Badger unresponsive after installation of badger2040-v1.19.6-micropython

I think I’m going to have to confess myself defeated for the moment by badger and thonny. With badger2040 USB type C connected into my laptop (running Ubuntu 22.04.1) I get the Clock/Fonts/eBook screen. The LED is illuminated.

Holding down badger’s boot button and pressing its reset button attaches badger as a storage device RPI-RP2. I’ve downloaded the latest pimoroni-badger2040-v1.19.6-micropython.uf2 and I copy this across to the root of RPI-RP2 and hit the badger’s boot button. The RPI-RP2 drive disconnects (as expected) and I’m left with badger’s Clock/Fonts/eBook screen and the illuminated LED.

Expected behaviour: Badger’s a b and c buttons should take me into Clock, Fonts, eBook respectively. Actual behaviour: the buttons do nothing. Pressing the reset button switches off the LED but on release there’s no change of state. Power-cycling: same result.

Holding down the boot button and pressing the reset button puts the badger back into storage mode and RPI-RP2 reappears as a drive.

====Getting Started with Badger 2040

USING BADGER OS
You can navigate around the launcher using the up and down arrows, and select an example by pressing A, B, or C. To return to the launcher when you’re done with an example, press buttons A and C at the same time.

Hold BOOT whilst pressing up or down to adjust the font size, or hold BOOT whilst pressing A to toggle dark mode

====

None of this does anything. Badger’s buttons remain inert. I’ve tried
connecting with thonny but:

Unable to connect to /dev/ttyACM0: [Errno 13] could not open port /dev/ttyACM0: [Errno 13] Permission denied: '/dev/ttyACM0'

Try adding yourself to the 'nfsnobody' group:
> sudo usermod -a -G nfsnobody <username>
(NB! You may need to reboot your system after this!)

Backend terminated or disconnected. Use 'Stop/Restart' to restart.

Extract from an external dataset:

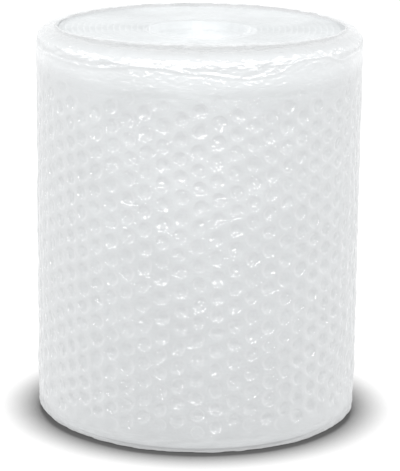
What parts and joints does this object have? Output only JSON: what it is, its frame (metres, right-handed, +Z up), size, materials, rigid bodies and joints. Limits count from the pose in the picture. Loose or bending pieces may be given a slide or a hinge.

I can’t make any sense of the nfsnobody instruction. Presumably it applies to badger’s operating system (the nfsnobody group is unknown by Ubuntu) but the thonny display area marked “shell” seems not to accept commands.

Helpful suggestions would be very welcome.


Chris

Try 1.19.7! I think there was a bug in 1.19.6 where the Badger with Badger OS image didn’t have the built in examples.

I got that error too when first using a Pico board with Ubuntu - I think it’s to do with how Linux handles permissions on USB devices. Running the suggested command in the Ubuntu terminal sorted it for me.

Thanks, @hel. Updating to 1.19.7 fixed the badger. And using Windows I was able to update the badge text using thonny.

However, the thonny problem in Ubuntu persists. To make the usermod command make sense, I of course had to create a new user group called “nfsnobody” (the documention could usefully be edited to reflect this, if indeed this is the solution. But see below.). But even after a system reboot I get the same error when launching thonny:

Unable to connect to /dev/ttyACM0: [Errno 13] could not open port /dev/ttyACM0: [Errno 13] Permission denied: '/dev/ttyACM0'

Try adding yourself to the 'nfsnobody' group:
> sudo usermod -a -G nfsnobody <username>
(NB! You may need to reboot your system after this!)

Backend terminated or disconnected. Use 'Stop/Restart' to restart.

As /dev/ttyACM0 belongs to root and the group dialout I’m not clear how creating the group nfsnobody is intended to help.

flatpak installed apps aren’t intended to be run as sudo but you can get away with running su -i and then /usr/bin/flatpak run --branch=stable --arch=x86_64 --command=thonny --file-forwarding org.thonny.Thonny.

There must be a more elegant fix, surely?

LATER THAT SAME DAY

Something I hate has happened. A fix seems to have appeared out of the blue.

I uninstalled the flatpak version 3.3.13 of thonny in order to explore the apt version, that happens to be 3.3.14. In subsequent messing I removed the apt version and reinstalled the flatpak version.

Which now seems to run with no fuss whatsoever without resorting to sudo -i, I have no idea what’s going on here.

( I should add that my testing so far goes no further than being able to switch the badger.led on and off. I’m assuming that’s enough to verify that the connection is working properly.)